Community meetings about the Easton Courier 2.0 were well-attended, and ideas from Easton residents formed the basis of the new site’s priorities. The new nonprofit Easton Courier launched on leap day, Feb. 29, two weeks before the Covid-19 pandemic shut down schools, businesses and almost all activities of daily living. 

Easton community leaders and other residents attended pre-launch meetings to learn about the new Easton Courier.

Three Easton residents wrote articles about the new Courier. Adrienne Jane Burke wrote Easton’s Local Newspaper to Make a Comeback with Citizen Support after the first of three community meetings about the new Courier. The first meeting was held in the Martire Theater at the School of Communication, Media & the Arts at Sacred Heart University.

Gale Papageorge wrote New Easton Courier 2.0 To Be Launched, following the second community meeting, held at the Easton Public Library. The third community meeting was at the Easton Community Center, on the occasion of the Courier’s launch day, Feb. 29.

Cathy Alfandre wrote The New Easton Courier at Four Months: A Model for Innovative Community Journalism.

Kelly Wendt, a college intern at the old Courier who recently earned a master’s in business administration degree, was a contributing writer during the pandemic while waiting to start a new job.

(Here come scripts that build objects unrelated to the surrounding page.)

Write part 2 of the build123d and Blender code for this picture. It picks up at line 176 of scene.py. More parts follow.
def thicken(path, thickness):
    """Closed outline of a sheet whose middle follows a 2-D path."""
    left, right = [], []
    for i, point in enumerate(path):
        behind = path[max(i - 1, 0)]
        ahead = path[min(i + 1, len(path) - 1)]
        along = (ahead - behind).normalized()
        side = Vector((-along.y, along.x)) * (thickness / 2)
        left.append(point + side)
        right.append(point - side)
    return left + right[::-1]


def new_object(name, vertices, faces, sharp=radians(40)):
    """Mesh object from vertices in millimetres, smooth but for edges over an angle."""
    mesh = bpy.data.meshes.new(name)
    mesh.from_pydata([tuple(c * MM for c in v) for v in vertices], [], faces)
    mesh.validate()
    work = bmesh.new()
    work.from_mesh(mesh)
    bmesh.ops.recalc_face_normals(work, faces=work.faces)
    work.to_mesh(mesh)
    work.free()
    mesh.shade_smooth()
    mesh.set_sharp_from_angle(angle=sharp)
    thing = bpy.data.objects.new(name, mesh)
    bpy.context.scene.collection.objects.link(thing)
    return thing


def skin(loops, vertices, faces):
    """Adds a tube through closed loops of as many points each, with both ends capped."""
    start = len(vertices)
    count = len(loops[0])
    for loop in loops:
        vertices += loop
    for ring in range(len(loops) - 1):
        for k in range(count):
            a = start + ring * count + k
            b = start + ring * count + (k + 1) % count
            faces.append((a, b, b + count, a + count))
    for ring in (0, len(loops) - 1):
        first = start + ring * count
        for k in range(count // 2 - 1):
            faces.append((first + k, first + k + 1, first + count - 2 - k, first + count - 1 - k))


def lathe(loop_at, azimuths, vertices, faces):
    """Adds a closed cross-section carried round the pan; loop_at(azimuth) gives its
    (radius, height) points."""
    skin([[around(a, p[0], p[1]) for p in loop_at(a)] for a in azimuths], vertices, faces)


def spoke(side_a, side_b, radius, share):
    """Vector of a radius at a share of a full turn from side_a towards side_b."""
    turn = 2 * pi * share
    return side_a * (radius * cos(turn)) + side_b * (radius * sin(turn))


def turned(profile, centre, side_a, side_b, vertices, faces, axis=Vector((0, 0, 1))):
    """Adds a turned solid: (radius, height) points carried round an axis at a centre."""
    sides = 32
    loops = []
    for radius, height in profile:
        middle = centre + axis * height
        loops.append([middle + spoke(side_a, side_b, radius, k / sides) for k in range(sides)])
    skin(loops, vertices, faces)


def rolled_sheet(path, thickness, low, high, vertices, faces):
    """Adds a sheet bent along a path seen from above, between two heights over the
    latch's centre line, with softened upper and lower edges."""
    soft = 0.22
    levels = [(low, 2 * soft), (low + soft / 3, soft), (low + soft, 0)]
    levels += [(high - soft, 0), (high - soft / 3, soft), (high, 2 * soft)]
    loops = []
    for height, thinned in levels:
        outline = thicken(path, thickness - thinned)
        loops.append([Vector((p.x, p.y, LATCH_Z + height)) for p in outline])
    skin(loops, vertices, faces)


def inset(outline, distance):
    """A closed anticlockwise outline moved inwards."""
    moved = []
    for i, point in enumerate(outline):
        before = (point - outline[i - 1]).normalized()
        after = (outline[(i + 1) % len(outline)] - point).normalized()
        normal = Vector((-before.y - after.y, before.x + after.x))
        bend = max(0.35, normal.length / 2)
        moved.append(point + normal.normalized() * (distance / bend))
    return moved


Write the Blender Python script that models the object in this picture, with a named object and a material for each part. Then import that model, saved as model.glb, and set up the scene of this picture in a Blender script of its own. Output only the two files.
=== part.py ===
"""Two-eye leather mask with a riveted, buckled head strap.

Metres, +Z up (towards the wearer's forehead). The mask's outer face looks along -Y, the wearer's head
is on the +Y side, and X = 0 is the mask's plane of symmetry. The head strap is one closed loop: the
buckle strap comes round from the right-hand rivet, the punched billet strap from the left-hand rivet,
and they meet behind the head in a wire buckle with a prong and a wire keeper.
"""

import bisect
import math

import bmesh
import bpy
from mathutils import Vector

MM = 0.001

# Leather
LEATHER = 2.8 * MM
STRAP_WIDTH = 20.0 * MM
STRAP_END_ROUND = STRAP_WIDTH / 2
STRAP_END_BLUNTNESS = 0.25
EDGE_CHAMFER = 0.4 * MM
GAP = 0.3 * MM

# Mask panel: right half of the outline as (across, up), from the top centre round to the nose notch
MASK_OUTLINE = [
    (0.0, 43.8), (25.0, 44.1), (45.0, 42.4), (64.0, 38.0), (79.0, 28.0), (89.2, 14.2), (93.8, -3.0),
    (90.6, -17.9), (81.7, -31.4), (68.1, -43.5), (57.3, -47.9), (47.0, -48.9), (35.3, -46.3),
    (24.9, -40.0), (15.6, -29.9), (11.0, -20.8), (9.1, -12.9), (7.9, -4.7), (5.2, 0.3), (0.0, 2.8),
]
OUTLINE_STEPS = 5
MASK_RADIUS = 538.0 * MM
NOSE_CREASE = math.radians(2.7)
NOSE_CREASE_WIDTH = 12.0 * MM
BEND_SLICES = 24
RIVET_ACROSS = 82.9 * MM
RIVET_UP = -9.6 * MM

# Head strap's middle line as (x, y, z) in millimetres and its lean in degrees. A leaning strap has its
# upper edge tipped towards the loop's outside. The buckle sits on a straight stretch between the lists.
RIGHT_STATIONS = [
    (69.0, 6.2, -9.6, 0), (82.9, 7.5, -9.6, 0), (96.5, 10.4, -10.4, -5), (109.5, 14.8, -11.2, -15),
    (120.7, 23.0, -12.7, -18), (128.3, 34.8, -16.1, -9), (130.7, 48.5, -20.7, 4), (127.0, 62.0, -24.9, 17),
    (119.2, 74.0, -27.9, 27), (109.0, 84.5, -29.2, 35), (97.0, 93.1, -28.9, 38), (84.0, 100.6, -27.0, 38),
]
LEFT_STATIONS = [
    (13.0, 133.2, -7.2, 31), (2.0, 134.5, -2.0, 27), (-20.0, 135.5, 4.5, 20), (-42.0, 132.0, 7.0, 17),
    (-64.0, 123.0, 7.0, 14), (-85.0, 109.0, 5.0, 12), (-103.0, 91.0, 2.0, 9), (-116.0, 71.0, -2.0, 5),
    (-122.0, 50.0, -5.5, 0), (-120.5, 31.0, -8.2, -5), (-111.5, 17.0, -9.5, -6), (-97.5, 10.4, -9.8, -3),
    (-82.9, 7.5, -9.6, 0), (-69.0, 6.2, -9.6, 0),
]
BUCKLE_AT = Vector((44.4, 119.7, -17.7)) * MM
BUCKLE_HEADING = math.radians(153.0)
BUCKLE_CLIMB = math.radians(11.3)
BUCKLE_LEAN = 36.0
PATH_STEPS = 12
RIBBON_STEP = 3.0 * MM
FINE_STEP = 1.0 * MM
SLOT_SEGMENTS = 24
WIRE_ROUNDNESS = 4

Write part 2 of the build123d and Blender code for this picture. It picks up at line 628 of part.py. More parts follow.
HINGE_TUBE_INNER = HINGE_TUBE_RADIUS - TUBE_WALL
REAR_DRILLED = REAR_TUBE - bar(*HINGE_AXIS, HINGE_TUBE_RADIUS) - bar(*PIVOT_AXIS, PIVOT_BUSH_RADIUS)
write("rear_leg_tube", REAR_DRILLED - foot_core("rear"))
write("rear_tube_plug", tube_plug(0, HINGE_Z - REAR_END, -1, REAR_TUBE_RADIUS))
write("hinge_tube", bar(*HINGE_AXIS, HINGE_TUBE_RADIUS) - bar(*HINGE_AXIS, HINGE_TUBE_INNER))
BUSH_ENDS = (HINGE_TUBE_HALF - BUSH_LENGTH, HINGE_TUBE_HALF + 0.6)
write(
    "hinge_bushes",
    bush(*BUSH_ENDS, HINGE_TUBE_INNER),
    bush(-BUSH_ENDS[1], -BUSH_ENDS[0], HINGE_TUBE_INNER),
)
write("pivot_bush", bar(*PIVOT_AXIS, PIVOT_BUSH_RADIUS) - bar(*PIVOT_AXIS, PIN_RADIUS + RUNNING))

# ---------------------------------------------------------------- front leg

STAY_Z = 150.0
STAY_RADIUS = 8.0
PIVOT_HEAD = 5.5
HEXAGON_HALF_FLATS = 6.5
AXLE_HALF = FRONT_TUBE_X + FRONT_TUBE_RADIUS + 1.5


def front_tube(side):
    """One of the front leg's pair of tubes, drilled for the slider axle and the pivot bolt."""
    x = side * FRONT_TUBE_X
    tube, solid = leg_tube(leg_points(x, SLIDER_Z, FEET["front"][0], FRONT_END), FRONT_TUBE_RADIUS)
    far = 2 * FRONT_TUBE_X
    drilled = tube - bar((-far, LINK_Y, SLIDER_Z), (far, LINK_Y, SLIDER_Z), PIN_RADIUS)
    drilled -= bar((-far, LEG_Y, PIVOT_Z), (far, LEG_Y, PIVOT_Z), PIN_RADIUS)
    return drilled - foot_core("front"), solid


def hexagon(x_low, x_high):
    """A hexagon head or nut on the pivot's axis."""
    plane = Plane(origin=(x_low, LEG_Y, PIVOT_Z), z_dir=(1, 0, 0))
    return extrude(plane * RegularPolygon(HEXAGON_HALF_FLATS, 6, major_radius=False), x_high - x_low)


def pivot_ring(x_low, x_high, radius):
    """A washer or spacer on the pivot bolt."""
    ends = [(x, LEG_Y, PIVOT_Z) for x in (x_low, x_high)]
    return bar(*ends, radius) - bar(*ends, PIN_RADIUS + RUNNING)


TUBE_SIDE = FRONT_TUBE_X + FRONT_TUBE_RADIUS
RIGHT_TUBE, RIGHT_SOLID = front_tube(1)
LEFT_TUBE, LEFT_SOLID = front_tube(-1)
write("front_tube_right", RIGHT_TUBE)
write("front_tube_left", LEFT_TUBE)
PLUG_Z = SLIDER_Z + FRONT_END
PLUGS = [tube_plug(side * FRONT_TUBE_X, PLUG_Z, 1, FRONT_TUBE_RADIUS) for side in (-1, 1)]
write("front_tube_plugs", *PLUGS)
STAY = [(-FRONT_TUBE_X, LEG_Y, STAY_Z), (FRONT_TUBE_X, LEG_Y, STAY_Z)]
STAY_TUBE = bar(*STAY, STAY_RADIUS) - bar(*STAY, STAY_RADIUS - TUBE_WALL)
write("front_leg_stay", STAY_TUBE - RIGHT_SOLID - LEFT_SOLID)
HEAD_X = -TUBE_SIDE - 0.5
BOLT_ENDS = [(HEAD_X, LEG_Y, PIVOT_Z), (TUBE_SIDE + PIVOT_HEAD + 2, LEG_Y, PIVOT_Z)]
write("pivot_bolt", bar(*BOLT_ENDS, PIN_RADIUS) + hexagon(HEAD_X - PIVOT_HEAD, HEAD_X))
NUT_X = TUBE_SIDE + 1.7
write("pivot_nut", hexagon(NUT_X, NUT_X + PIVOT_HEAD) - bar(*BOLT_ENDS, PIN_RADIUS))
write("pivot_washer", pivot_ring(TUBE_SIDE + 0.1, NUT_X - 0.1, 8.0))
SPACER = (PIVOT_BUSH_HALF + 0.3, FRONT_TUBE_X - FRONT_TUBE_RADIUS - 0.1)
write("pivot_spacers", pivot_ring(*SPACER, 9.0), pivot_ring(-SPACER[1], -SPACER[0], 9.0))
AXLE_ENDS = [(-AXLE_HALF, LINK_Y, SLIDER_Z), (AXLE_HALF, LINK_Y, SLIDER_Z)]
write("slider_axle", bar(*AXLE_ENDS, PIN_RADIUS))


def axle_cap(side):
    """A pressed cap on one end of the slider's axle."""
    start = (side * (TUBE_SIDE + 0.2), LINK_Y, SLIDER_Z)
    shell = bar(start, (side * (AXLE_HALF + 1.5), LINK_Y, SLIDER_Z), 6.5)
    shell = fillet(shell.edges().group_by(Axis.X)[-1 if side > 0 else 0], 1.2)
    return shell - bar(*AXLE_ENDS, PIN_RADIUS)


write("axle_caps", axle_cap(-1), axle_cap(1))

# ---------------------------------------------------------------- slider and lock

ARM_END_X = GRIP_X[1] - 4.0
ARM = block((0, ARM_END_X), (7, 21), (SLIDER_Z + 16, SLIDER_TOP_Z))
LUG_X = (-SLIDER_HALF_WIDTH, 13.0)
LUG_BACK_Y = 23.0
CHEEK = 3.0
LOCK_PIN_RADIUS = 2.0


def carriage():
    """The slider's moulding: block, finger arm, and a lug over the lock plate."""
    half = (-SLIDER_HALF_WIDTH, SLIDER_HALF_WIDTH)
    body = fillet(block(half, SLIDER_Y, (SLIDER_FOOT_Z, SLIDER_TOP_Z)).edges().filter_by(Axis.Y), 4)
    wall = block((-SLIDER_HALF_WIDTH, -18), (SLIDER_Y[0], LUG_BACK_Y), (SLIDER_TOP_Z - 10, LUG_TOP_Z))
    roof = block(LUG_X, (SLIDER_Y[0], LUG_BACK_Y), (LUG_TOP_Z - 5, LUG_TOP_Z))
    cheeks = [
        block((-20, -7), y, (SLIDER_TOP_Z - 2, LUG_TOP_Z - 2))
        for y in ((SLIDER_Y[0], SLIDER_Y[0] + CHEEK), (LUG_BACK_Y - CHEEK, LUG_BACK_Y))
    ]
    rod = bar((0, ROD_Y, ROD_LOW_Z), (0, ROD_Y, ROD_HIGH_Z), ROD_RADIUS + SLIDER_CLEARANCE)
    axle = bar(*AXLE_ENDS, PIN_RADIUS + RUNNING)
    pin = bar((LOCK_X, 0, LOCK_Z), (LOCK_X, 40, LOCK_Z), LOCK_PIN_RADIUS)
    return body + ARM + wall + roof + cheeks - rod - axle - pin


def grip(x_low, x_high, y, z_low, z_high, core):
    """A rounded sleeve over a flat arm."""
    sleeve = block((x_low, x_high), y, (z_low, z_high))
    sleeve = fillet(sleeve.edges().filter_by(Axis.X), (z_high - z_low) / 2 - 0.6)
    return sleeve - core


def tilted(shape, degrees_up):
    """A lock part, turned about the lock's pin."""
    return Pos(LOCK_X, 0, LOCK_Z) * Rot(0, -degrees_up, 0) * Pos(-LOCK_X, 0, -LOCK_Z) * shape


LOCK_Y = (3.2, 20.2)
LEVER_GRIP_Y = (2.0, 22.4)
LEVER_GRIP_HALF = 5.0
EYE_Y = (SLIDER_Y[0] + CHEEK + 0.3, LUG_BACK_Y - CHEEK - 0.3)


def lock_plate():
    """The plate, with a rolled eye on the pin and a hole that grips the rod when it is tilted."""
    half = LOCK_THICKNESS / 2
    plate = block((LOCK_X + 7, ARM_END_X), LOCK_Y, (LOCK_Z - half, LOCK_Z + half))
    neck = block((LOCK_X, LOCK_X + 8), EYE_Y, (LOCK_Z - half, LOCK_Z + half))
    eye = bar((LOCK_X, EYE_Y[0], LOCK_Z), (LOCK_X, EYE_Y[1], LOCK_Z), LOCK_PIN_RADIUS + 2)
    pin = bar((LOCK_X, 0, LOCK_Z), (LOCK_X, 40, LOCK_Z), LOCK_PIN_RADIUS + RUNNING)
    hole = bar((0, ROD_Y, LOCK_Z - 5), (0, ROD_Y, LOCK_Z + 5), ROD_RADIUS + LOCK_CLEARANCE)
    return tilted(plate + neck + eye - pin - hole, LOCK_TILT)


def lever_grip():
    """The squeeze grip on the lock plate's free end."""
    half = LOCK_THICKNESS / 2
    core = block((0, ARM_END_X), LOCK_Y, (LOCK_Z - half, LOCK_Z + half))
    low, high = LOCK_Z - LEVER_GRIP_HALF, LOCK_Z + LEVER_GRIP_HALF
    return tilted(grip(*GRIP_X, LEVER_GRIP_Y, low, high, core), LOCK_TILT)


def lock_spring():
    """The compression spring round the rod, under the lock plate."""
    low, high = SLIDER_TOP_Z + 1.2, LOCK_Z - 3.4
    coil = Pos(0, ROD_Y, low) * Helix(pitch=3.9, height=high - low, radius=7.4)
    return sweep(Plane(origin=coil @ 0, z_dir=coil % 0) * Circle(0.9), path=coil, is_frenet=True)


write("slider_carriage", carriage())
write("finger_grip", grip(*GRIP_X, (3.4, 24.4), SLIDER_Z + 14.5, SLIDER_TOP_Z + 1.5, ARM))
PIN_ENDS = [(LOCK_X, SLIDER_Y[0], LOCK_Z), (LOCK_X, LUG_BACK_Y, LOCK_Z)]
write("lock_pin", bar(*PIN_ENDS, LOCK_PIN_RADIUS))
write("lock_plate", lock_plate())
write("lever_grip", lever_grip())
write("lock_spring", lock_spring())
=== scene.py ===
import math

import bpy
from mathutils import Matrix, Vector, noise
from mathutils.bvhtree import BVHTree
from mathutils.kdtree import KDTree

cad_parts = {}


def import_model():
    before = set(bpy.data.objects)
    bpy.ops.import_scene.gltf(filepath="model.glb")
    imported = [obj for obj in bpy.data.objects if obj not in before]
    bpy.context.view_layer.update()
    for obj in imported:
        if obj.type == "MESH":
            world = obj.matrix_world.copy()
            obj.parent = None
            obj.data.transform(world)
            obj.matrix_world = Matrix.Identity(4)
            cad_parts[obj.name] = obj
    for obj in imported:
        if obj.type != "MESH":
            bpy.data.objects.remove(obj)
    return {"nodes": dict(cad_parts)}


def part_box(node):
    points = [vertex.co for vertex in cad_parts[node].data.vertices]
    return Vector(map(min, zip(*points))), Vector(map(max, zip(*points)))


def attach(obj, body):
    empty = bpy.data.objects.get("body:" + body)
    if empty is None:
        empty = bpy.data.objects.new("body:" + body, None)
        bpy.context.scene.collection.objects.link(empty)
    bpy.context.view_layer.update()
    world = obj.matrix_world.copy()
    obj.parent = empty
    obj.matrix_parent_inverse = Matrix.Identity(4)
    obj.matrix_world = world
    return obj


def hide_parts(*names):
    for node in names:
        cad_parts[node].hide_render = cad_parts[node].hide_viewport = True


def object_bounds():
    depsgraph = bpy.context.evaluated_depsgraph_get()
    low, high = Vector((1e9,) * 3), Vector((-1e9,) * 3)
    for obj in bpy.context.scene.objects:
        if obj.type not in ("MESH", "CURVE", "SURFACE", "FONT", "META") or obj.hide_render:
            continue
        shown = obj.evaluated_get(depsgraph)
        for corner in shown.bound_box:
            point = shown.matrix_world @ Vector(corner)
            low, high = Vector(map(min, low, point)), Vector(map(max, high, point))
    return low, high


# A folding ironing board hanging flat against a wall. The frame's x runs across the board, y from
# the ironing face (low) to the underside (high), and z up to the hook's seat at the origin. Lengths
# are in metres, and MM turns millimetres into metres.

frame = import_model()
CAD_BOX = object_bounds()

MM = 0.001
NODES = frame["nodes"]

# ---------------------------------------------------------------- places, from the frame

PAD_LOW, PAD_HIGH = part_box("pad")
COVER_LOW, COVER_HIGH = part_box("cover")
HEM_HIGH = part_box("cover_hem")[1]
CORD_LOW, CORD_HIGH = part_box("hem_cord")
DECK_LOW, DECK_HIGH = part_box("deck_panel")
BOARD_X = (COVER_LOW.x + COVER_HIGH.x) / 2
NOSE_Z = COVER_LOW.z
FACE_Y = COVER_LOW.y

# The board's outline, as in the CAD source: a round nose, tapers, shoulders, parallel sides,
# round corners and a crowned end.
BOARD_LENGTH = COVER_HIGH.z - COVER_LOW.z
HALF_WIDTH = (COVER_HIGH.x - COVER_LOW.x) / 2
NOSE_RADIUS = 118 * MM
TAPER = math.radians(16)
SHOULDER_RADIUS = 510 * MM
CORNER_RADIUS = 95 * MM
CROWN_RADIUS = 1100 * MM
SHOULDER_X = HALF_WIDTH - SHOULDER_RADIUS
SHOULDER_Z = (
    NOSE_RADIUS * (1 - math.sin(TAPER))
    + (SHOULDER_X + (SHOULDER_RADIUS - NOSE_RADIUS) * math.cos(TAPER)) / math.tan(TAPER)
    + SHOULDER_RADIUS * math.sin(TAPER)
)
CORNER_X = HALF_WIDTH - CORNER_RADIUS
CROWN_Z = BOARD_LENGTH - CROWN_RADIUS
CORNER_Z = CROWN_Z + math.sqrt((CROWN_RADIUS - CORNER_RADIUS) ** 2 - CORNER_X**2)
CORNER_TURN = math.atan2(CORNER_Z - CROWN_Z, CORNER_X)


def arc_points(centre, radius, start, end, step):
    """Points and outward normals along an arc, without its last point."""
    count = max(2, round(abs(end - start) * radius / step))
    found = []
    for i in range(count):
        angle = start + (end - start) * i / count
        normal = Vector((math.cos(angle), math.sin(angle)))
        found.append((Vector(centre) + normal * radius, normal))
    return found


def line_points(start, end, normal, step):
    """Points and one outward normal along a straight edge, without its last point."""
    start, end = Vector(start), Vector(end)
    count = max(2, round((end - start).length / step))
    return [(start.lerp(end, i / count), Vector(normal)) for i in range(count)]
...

The faculty team of Castonguay, Doniger, Rick Falco, Keith Zdrojowy, Jane Paley, Ann Marie Somma and Taci Batista is grateful to Burke, Papageorge, Alfandre, and Wendt for their well-written articles and to all of the Courier’s student and community contributors.

The faculty team donated countless volunteer hours to produce the news that Courier readers now consume every day. They ask that you support the Courier by making a donation at the link below:

Easton Courier Community Journalism Project Donation Page

All donations are placed in a restricted fund earmarked solely for the purpose of sustaining the Easton Courier Community Journalism Project.

Photo at top: After the pandemic shut down in-person meetings, the Courier team met over Zoom. Team members, left to right, top row, Rick Falco, Jim Castonguay, Jane Paley; middle row, Ann Marie Somma, Kelly Wendt, Keith Zdrojowy; bottom row, Nancy Doniger.